Episode 4 Show Notes
Capability Statements, What they are and why you need one?
Please see below for everything you wanted to know about capability statements.
- Marketing Tool for Federal Agencies and Prime Contractors
- business document containing your individual and organizational competencies, achievements, associations, and accreditations.
- Relevant to Agency Marketing to and work you are seeking.
Proper preparation is vital to succeed in government contracting. Have you considered the following?
- Have you prepared your “Elevator Speech”? (An elevator speech is a concise 20-second description of our expertise.)
- Is your business registered with System for Award Management (SAM.GOV)?

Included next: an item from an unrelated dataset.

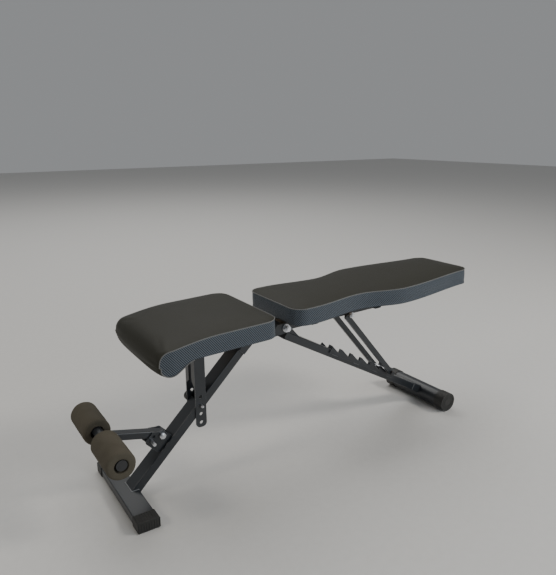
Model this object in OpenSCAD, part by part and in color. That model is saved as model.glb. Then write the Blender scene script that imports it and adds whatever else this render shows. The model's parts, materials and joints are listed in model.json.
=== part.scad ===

- Do you have our DUNS Number, Cage Code, North American Industry Classification Codes (NAICS Codes) readily available? NAICS codes are industry specific and can be found at census.gov.
- Are financial resources available to sustain the business while waiting for payment from the government? The government can take up to 90 days to pay a contractor.
- Can employees on staff perform the contract, or will you have to hire them?
- Are materials, or products immediately available or will you need to ramp up production to meet the government needs?
- Do you have the facilities and equipment on hand to perform the contract?
- What is your bonding capacity? (Required for construction businesses)
- Have you taken free government contracting courses at U.S. Small Business Administration?
- should not exceed two pages in length.
- I have found it best to use bullet points (summarize the information).
- needs to be easily searchable.
- It is imperative that the document is saved as a PDF and not a PowerPoint, Word document, or Publisher file.
- It is best to call the document a capability statement and place this heading at the top of the paper.
- bullet points need to be keyword heavy.
- Include all Government Codes (DUNS, Cage Code, NAICS Code, past performance, POC, email address, Phone number for all past performance
Capability Statement Headings
To assist you in designing your capability statement I have included vital headings for you:
- Facilities or offices locations
- The geographical area that you serve
- DUNS Number
- Cage Code
- Point of Contact
- E-Mail address
- Phone Number
- Fax Number
- Bonding (if applicable)
- Website address
- 8(a) Certification
- HUBZone Certification
- Small Business
- Contract No
- Brief Description
- POC Contact Information
- Include pictures of your work on your Capability Statement.
- Include customer kudos and positive quotes regarding engagement experience or add case studies.
- Contracting Vehicles – GSA Schedules, Basic Ordering Agreements (BOAs), etc.
I have found that there are not any hard and fast rules when designing your capability statement. It needs to look pleasing to the eye with plenty of white space. I cannot stress enough the importance of white space on the document. No one is going to read a Capability Statement that is full of text. Feel free to let your creative juices run wild here.
This brings up one last thought. You want to use quality, coated, thick paper when printing your Capability Statement. Paper of this type will enhance the images and layout of the design.
Your Capability Statement should match your brand. Remember your branding is essential to your business. It needs to be reflected in your logo, company website, letterhead and marketing materials. The most important thing to remember about your brand is to be consistent. Using color on your Capability Statement helps add visual appearance to your document. It is best to use the same colors as your logos, letterheads and company website.
Business cards can be used as a mini capability statement. You should have business cards specific to the federal marketplace. Be sure to include your DUNS number, Cage Code, and NAICS codes as a minimum. Sometimes your capability statement will be misplaced, but generally, contracting officers will hang on to business cards. I have had more than one contracting officer tell me that they lost a business’s capability statement, but they remembered the company’s name and searched for their business card.
Capability Statement Benefits.
Capability Statements can be used for more than marketing to new federal agencies. Below are some examples:
- Opens doors to begin relationship-building process
- Obtain meetings with decision-makers
- Can be used as a tool during conferences
- Inform decision makers
- Stand out from the crowd.
- Market to Prime Contractors
- Serve as an electronic summary
- Sets you apart from your competitors
- Represents you in your absence
- Mitigates risk
- Proves you know and understand the market
- The government does not like risk.
- Often requested as part of a Sources Sought or RFI response.
On average, you have 5 seconds to capture the government official attention, or your Capability Statement it is going to the bottom of the stack! Your Capability Statement needs to tell a story without using lots of words. It needs to be clean and polished, and it needs to represent what your business does with pictures, bullet points, and differentiators. Therefore, a Capability Statement is one of the most important marketing tools that a company can have. By following the steps above you can create a powerful Capability Statement that will open doors for your business.